-- start of Data shown --

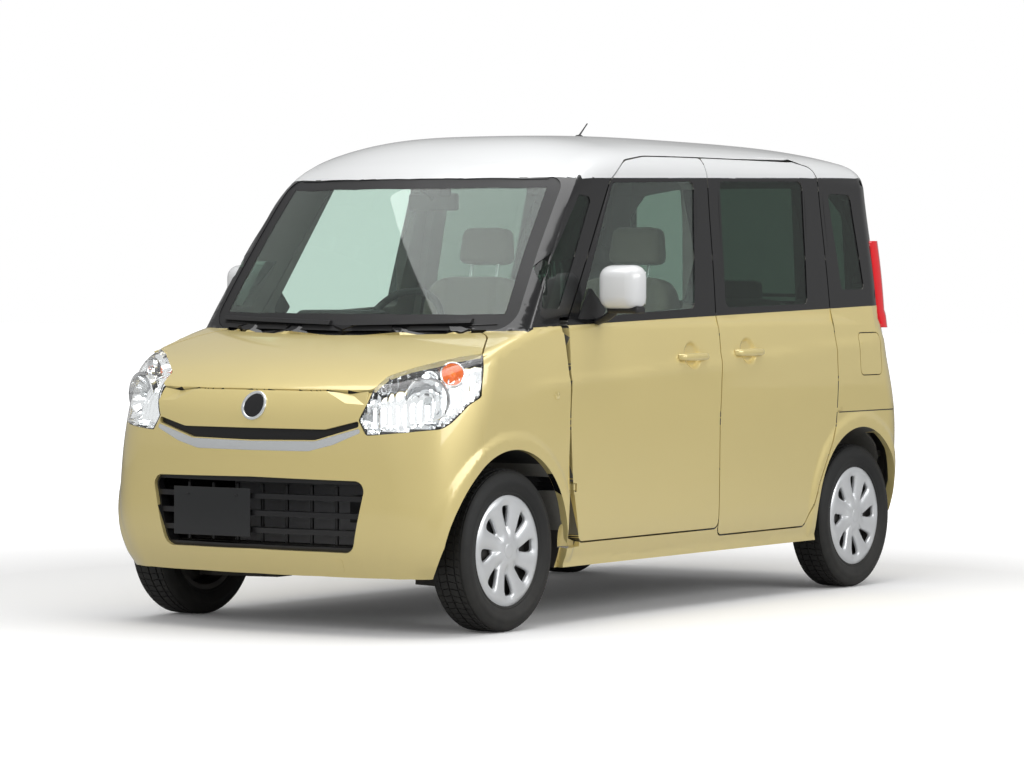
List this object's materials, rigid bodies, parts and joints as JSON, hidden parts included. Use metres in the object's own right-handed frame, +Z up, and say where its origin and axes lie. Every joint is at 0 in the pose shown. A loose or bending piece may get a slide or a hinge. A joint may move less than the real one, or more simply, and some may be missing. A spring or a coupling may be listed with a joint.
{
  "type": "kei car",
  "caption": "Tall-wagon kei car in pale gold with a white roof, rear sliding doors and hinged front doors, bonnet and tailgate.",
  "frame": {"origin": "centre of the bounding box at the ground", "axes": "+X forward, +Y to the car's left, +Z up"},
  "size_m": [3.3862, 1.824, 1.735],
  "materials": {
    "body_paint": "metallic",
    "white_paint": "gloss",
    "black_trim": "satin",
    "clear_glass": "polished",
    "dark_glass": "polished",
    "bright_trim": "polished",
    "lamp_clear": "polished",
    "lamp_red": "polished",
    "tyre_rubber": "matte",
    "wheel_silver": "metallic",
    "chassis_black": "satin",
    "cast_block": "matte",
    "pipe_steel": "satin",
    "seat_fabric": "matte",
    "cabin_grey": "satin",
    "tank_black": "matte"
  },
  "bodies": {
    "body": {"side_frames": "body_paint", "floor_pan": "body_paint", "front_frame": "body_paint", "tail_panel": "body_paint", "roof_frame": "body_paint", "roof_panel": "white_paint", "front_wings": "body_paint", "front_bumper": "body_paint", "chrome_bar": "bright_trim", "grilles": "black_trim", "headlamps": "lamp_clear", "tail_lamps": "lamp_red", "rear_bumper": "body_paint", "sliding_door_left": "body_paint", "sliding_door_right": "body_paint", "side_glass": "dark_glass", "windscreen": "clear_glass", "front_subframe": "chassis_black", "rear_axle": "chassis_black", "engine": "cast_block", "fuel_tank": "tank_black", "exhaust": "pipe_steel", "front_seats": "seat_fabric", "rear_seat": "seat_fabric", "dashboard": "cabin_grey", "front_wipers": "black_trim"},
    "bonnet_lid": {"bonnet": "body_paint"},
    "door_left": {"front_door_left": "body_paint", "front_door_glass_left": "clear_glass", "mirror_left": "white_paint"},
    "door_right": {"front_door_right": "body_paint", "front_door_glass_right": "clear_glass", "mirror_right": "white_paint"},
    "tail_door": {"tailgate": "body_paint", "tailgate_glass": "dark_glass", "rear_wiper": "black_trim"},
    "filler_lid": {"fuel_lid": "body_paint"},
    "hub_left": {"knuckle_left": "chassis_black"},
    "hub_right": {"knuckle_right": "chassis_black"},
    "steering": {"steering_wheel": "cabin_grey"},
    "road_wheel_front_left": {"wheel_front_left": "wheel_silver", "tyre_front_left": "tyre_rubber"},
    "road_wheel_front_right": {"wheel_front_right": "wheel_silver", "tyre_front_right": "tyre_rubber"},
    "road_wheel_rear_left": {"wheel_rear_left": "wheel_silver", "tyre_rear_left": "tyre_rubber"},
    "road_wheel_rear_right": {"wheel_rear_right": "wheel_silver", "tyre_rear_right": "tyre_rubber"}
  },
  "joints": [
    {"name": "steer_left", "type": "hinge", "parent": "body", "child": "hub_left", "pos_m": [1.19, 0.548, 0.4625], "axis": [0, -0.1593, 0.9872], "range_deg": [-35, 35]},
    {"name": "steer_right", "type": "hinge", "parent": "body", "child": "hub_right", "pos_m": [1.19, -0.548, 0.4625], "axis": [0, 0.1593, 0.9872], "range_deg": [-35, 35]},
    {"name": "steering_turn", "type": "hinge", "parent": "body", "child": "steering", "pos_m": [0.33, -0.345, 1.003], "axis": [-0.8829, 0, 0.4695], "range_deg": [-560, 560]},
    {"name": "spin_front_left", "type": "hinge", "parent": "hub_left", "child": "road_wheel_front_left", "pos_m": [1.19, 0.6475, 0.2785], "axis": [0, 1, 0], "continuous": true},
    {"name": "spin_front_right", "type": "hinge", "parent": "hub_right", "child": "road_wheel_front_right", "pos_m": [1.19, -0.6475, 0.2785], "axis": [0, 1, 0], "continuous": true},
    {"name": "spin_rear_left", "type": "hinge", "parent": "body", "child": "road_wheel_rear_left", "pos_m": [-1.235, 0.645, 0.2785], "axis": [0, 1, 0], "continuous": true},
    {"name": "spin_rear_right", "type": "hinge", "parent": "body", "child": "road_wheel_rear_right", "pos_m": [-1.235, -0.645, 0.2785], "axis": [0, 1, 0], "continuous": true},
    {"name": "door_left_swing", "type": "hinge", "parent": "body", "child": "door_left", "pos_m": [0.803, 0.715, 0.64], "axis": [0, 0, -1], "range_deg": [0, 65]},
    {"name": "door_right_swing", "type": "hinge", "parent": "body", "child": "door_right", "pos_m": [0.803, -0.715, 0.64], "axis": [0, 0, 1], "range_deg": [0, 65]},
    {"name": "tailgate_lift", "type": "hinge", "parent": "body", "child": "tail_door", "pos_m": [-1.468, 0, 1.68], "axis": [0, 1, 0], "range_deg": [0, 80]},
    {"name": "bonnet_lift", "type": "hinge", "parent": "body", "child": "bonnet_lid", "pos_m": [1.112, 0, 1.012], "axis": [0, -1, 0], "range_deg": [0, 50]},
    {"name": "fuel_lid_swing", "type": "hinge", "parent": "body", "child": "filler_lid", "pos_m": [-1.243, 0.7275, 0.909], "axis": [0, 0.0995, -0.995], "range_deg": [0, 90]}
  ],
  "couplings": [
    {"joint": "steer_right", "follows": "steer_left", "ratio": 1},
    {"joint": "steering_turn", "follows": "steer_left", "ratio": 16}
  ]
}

-- end of Data shown --

● **What needs to be done**: Repeat the data precisely, line by line.

● **Response to the exercise**:
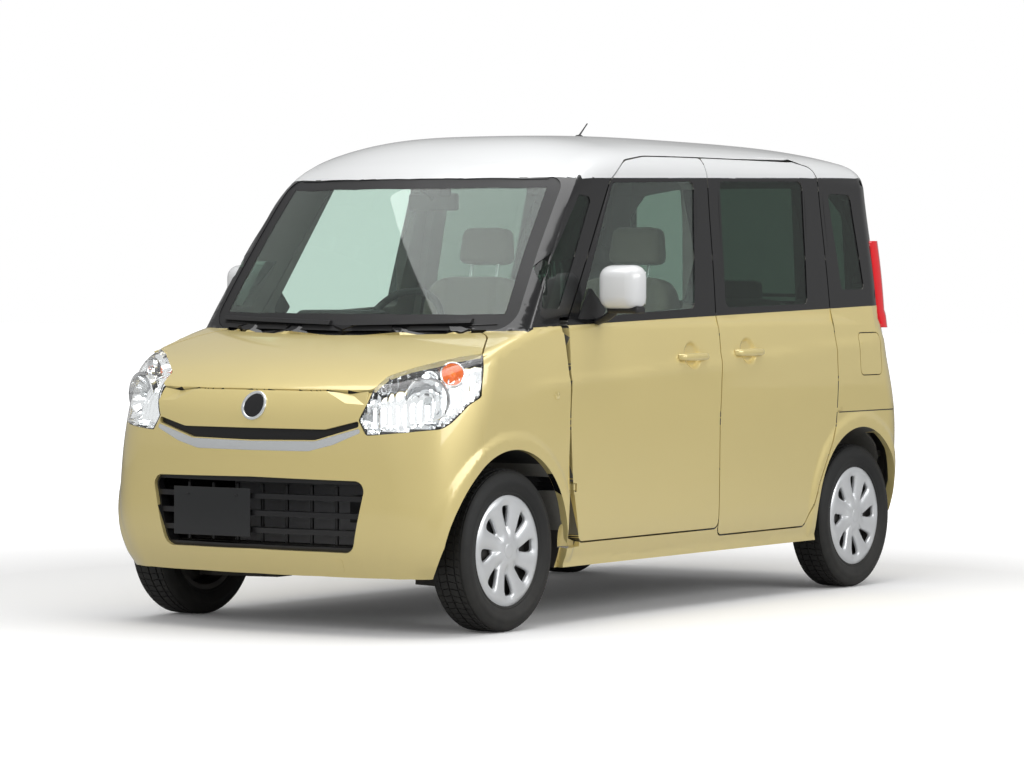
List this object's materials, rigid bodies, parts and joints as JSON, hidden parts included. Use metres in the object's own right-handed frame, +Z up, and say where its origin and axes lie. Every joint is at 0 in the pose shown. A loose or bending piece may get a slide or a hinge. A joint may move less than the real one, or more simply, and some may be missing. A spring or a coupling may be listed with a joint.
{
  "type": "kei car",
  "caption": "Tall-wagon kei car in pale gold with a white roof, rear sliding doors and hinged front doors, bonnet and tailgate.",
  "frame": {"origin": "centre of the bounding box at the ground", "axes": "+X forward, +Y to the car's left, +Z up"},
  "size_m": [3.3862, 1.824, 1.735],
  "materials": {
    "body_paint": "metallic",
    "white_paint": "gloss",
    "black_trim": "satin",
    "clear_glass": "polished",
    "dark_glass": "polished",
    "bright_trim": "polished",
    "lamp_clear": "polished",
    "lamp_red": "polished",
    "tyre_rubber": "matte",
    "wheel_silver": "metallic",
    "chassis_black": "satin",
    "cast_block": "matte",
    "pipe_steel": "satin",
    "seat_fabric": "matte",
    "cabin_grey": "satin",
    "tank_black": "matte"
  },
  "bodies": {
    "body": {"side_frames": "body_paint", "floor_pan": "body_paint", "front_frame": "body_paint", "tail_panel": "body_paint", "roof_frame": "body_paint", "roof_panel": "white_paint", "front_wings": "body_paint", "front_bumper": "body_paint", "chrome_bar": "bright_trim", "grilles": "black_trim", "headlamps": "lamp_clear", "tail_lamps": "lamp_red", "rear_bumper": "body_paint", "sliding_door_left": "body_paint", "sliding_door_right": "body_paint", "side_glass": "dark_glass", "windscreen": "clear_glass", "front_subframe": "chassis_black", "rear_axle": "chassis_black", "engine": "cast_block", "fuel_tank": "tank_black", "exhaust": "pipe_steel", "front_seats": "seat_fabric", "rear_seat": "seat_fabric", "dashboard": "cabin_grey", "front_wipers": "black_trim"},
    "bonnet_lid": {"bonnet": "body_paint"},
    "door_left": {"front_door_left": "body_paint", "front_door_glass_left": "clear_glass", "mirror_left": "white_paint"},
    "door_right": {"front_door_right": "body_paint", "front_door_glass_right": "clear_glass", "mirror_right": "white_paint"},
    "tail_door": {"tailgate": "body_paint", "tailgate_glass": "dark_glass", "rear_wiper": "black_trim"},
    "filler_lid": {"fuel_lid": "body_paint"},
    "hub_left": {"knuckle_left": "chassis_black"},
    "hub_right": {"knuckle_right": "chassis_black"},
    "steering": {"steering_wheel": "cabin_grey"},
    "road_wheel_front_left": {"wheel_front_left": "wheel_silver", "tyre_front_left": "tyre_rubber"},
    "road_wheel_front_right": {"wheel_front_right": "wheel_silver", "tyre_front_right": "tyre_rubber"},
    "road_wheel_rear_left": {"wheel_rear_left": "wheel_silver", "tyre_rear_left": "tyre_rubber"},
    "road_wheel_rear_right": {"wheel_rear_right": "wheel_silver", "tyre_rear_right": "tyre_rubber"}
  },
  "joints": [
    {"name": "steer_left", "type": "hinge", "parent": "body", "child": "hub_left", "pos_m": [1.19, 0.548, 0.4625], "axis": [0, -0.1593, 0.9872], "range_deg": [-35, 35]},
    {"name": "steer_right", "type": "hinge", "parent": "body", "child": "hub_right", "pos_m": [1.19, -0.548, 0.4625], "axis": [0, 0.1593, 0.9872], "range_deg": [-35, 35]},
    {"name": "steering_turn", "type": "hinge", "parent": "body", "child": "steering", "pos_m": [0.33, -0.345, 1.003], "axis": [-0.8829, 0, 0.4695], "range_deg": [-560, 560]},
    {"name": "spin_front_left", "type": "hinge", "parent": "hub_left", "child": "road_wheel_front_left", "pos_m": [1.19, 0.6475, 0.2785], "axis": [0, 1, 0], "continuous": true},
    {"name": "spin_front_right", "type": "hinge", "parent": "hub_right", "child": "road_wheel_front_right", "pos_m": [1.19, -0.6475, 0.2785], "axis": [0, 1, 0], "continuous": true},
    {"name": "spin_rear_left", "type": "hinge", "parent": "body", "child": "road_wheel_rear_left", "pos_m": [-1.235, 0.645, 0.2785], "axis": [0, 1, 0], "continuous": true},
    {"name": "spin_rear_right", "type": "hinge", "parent": "body", "child": "road_wheel_rear_right", "pos_m": [-1.235, -0.645, 0.2785], "axis": [0, 1, 0], "continuous": true},
    {"name": "door_left_swing", "type": "hinge", "parent": "body", "child": "door_left", "pos_m": [0.803, 0.715, 0.64], "axis": [0, 0, -1], "range_deg": [0, 65]},
    {"name": "door_right_swing", "type": "hinge", "parent": "body", "child": "door_right", "pos_m": [0.803, -0.715, 0.64], "axis": [0, 0, 1], "range_deg": [0, 65]},
    {"name": "tailgate_lift", "type": "hinge", "parent": "body", "child": "tail_door", "pos_m": [-1.468, 0, 1.68], "axis": [0, 1, 0], "range_deg": [0, 80]},
    {"name": "bonnet_lift", "type": "hinge", "parent": "body", "child": "bonnet_lid", "pos_m": [1.112, 0, 1.012], "axis": [0, -1, 0], "range_deg": [0, 50]},
    {"name": "fuel_lid_swing", "type": "hinge", "parent": "body", "child": "filler_lid", "pos_m": [-1.243, 0.7275, 0.909], "axis": [0, 0.0995, -0.995], "range_deg": [0, 90]}
  ],
  "couplings": [
    {"joint": "steer_right", "follows": "steer_left", "ratio": 1},
    {"joint": "steering_turn", "follows": "steer_left", "ratio": 16}
  ]
}